Als doppelter Könisgmörder sieht sich der Weltranglisten-28. aus Augsburg nicht. Für Kritiker, die behaupten, er habe einen Löwenanteil an den Entlassungen der letzten beiden Teamchefs Carsten Arriens und Patrick Kühnen, hat "Kohli" gemeinhin nur ein verständnisloses Kopfschütteln übrig.
Er habe "nichts mit diesen Abgängen" zu tun. "Auch wenn man mir das ankreiden will. Der DTB trifft die personellen Entscheidungen", sagt der 31-Jährige, der in dieser Saison von bisher sieben Matches auf der ATP-Tour nur zwei gewinnen konnte.
Bedingungen für seinen Einsatz im Davis-Cup-Team hat Kohlschreiber nach eigenen Angaben keine gestellt. Gespannt sein darf man, wie die Frankfurter Zuschauer auf ihn reagieren werden. Ob er Pfiffe fürchtet? "Ich hoffe, dass das Publikum dem deutschen Team hilft. Ich bin ein Teil davon und guter Dinge", sagt Kohlschreiber dazu.
Kohlschreiber hofft auf Unterstützung
Doch die Erinnerungen an den letztjährigen Skandal werden einigen Besuchern noch sehr präsent sein.

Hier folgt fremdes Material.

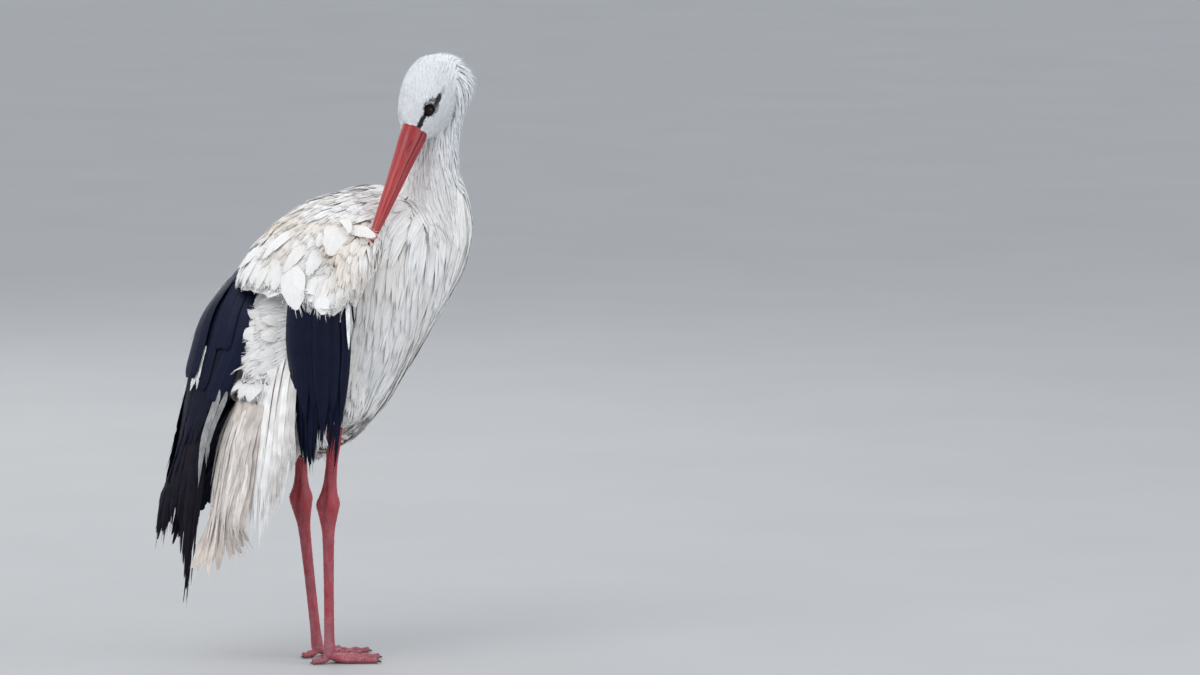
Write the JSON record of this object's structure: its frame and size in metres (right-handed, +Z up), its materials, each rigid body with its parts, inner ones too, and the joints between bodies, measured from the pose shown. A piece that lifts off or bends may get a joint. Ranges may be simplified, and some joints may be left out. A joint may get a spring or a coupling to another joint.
{
  "type": "white stork",
  "caption": "Life-size white stork that stands on both feet, its head turned back and its bill among the shoulder feathers.",
  "frame": {"origin": "on the floor, under the middle of the bird's outline seen from above", "axes": "+X the way the trunk and the toes face, +Y to the bird's left, +Z up"},
  "size_m": [0.423, 0.2322, 0.7811],
  "materials": {
    "white_feather": "matte",
    "black_feather": "satin",
    "bill": "satin",
    "leg_skin": "satin",
    "eye": "gloss",
    "claw": "satin"
  },
  "bodies": {
    "root": {"eye_left": "eye", "eye_right": "eye", "bill_upper": "bill", "bill_lower": "bill", "head": "white_feather", "neck": "white_feather", "breast_plumes": "white_feather", "trunk": "white_feather", "mantle": "white_feather", "undertail": "white_feather", "tail": "white_feather", "wing_left_coverts": "white_feather", "wing_right_coverts": "white_feather", "wing_left_flight": "black_feather", "wing_left_secondaries": "black_feather", "wing_right_flight": "black_feather", "thigh_left": "white_feather", "thigh_right": "white_feather", "shank_left": "leg_skin", "shank_right": "leg_skin", "tarsus_left": "leg_skin", "tarsus_right": "leg_skin", "foot_left": "leg_skin", "foot_right": "leg_skin", "claw_left_inner": "claw", "claw_left_middle": "claw", "claw_left_outer": "claw", "claw_left_hind": "claw", "claw_right_inner": "claw", "claw_right_middle": "claw", "claw_right_outer": "claw", "claw_right_hind": "claw"}
  },
  "joints": []
}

Kohlschreiber hatte sich beim 4:1-Sieg gegen Spanien nicht in der Lage gefühlt, das sportlich unbedeutende dritte Einzel am Sonntag zu spielen. Da auch Tommy Haas und Florian Meyer verletzt ausgefallen waren, kam es zum Eklat, der den Anfang vom Ende der Amtszeit Arriens einläutete.

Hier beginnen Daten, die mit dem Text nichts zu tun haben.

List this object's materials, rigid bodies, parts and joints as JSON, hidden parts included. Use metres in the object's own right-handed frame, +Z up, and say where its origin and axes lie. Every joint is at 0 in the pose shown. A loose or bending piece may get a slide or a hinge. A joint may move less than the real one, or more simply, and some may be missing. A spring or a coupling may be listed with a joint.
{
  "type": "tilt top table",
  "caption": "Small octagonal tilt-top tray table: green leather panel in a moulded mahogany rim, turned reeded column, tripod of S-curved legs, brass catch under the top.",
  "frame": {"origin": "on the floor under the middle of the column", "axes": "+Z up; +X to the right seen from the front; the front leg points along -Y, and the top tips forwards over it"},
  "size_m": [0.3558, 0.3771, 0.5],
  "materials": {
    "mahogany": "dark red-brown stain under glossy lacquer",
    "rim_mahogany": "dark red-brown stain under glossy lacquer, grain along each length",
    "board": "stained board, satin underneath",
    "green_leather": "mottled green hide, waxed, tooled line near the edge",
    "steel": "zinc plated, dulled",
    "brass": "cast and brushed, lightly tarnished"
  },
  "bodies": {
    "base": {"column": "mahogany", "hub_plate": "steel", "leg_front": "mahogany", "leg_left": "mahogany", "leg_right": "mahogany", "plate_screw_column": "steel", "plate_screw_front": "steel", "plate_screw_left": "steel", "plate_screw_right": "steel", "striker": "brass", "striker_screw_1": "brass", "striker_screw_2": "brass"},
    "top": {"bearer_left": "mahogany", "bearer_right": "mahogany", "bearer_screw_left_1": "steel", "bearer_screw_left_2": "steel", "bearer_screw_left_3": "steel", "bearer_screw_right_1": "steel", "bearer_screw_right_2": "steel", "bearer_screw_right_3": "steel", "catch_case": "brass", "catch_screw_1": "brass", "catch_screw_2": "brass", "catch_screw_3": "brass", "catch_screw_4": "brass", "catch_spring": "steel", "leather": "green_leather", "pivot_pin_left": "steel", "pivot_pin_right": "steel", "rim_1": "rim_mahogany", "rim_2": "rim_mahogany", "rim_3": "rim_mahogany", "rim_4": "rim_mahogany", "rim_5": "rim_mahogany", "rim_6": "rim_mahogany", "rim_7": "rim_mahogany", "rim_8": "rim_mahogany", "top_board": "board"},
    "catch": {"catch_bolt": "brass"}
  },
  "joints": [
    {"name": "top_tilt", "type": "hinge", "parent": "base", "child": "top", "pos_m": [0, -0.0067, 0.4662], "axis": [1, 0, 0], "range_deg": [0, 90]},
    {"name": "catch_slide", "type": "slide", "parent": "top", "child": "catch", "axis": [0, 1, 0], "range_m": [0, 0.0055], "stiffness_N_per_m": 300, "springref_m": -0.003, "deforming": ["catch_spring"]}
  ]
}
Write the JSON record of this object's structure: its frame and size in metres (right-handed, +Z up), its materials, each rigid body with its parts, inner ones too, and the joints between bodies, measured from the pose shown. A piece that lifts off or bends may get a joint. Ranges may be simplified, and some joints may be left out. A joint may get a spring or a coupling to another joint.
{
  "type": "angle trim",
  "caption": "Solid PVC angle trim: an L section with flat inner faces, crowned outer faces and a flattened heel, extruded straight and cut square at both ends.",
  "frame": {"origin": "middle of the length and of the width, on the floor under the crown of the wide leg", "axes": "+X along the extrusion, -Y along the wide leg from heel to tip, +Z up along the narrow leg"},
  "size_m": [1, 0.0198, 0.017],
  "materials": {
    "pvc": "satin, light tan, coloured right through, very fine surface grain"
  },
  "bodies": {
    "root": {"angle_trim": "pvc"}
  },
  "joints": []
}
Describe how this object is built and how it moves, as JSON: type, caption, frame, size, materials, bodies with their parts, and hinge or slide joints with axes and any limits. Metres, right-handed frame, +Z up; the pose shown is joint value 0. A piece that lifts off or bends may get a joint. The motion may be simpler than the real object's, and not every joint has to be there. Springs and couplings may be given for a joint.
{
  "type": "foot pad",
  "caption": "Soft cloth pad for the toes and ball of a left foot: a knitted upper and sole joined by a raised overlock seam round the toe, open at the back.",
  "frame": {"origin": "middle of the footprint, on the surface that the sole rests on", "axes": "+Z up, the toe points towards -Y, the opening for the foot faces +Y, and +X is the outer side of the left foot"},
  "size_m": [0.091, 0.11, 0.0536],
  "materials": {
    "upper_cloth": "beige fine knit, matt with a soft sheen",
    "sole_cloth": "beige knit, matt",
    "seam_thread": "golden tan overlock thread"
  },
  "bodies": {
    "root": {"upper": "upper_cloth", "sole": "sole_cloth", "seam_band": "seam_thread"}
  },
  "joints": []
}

Bei der Rückkehr in die Mainmetropole zeigte sich Kohlschreiber aber durchaus selbstkritisch. Der Vorfall gegen Spanien sei ein Ereignis gewesen, "das immer in unserem Gedächtnis bleibt", sagte die deutsche Nummer eins in der Sendung "Heimspiel" des hr-Fernsehens und kündigte an: "Rückblickend betrachtet, wollen wir den nächsten Schritt machen, um das wieder gut zu machen."

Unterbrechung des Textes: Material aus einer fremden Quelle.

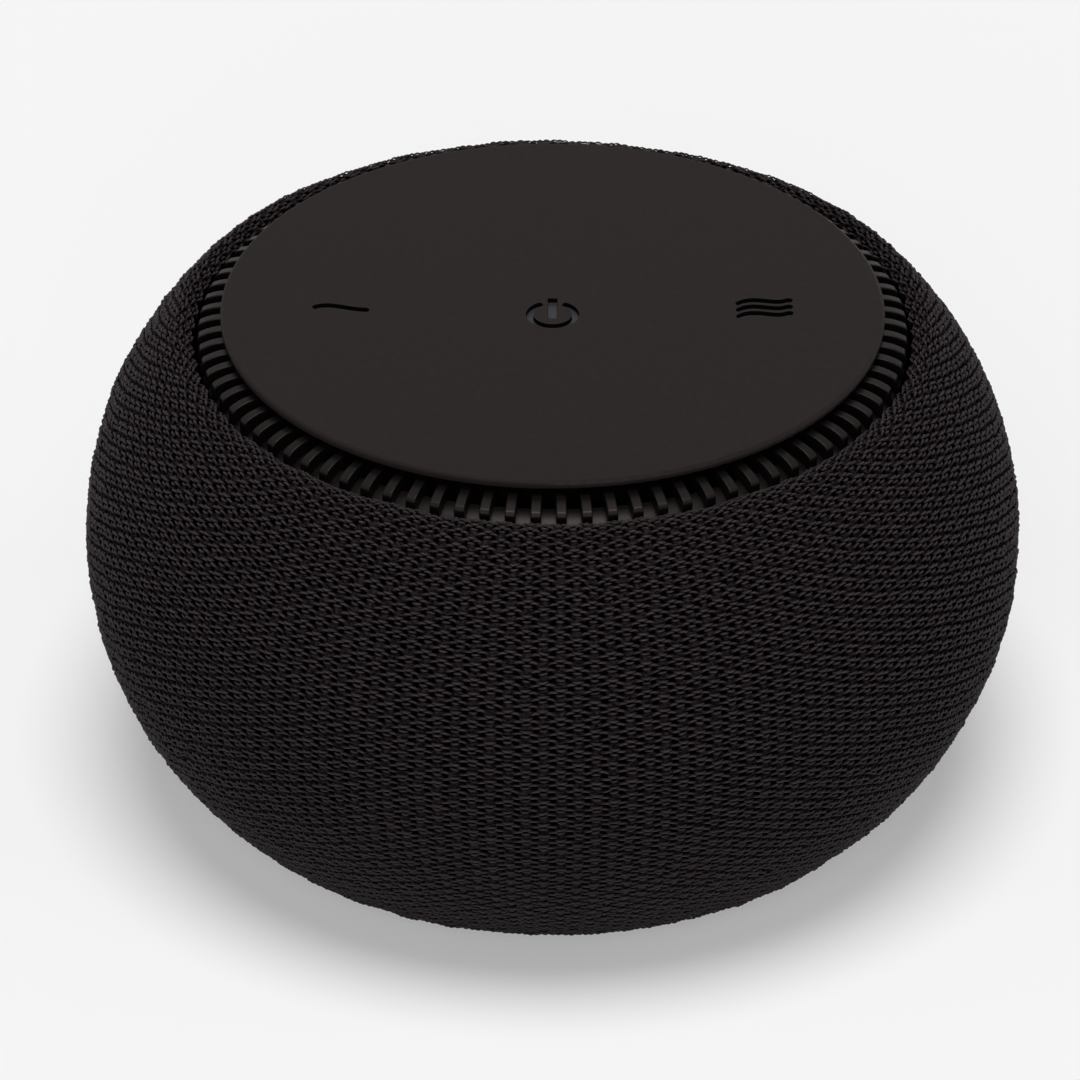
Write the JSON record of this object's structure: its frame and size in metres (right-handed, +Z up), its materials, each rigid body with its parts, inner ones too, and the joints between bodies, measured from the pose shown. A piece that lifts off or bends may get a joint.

Kritik äußerte Frankreichs Teamchef Arnaud Clement an den Frankfurter Vorkommnissen vor einem Jahr: "So etwas wäre in meiner Mannschaft undenkbar gewesen. Da ist jeder happy, wenn er spielen darf", sagte Clement. Kohlschreiber wird es vernommen haben.
Held wird man nur im Davis Cup
Der neue DTB-Berater Niki Pilic jedenfalls - 1988,1989 und 1993 als DTB-Teamchef dreimal Davis-Cup-Sieger - setzte große Hoffnungen in den Augsburger. "Philipp ist ein sehr, sehr wichtiger Mann in diesem Team. Er geht positiv an die Sache heran", sagt Pilic und berichtete von Vier-Augen-Gesprächen mit Kohlschreiber. Dabei habe er ihm vermittelt, "dass man nur im Davis Cup zum Helden werden kann".
Allerdings ließ Teamchef Kohlmann am Dienstag die Besetzung der beiden Einzel noch offen, da Kohlschreiber an den Folgen einer fiebrigen Erkältung laboriert.
"Ich bin aber sehr guter Dinge, dass ich für den Freitag im Vollbesitz meiner Kräfte bin", meinte Kohlschreiber, für den der Auftritt in der Fraport-Arena zu einer Art Vergangenheitsbewältigung wird.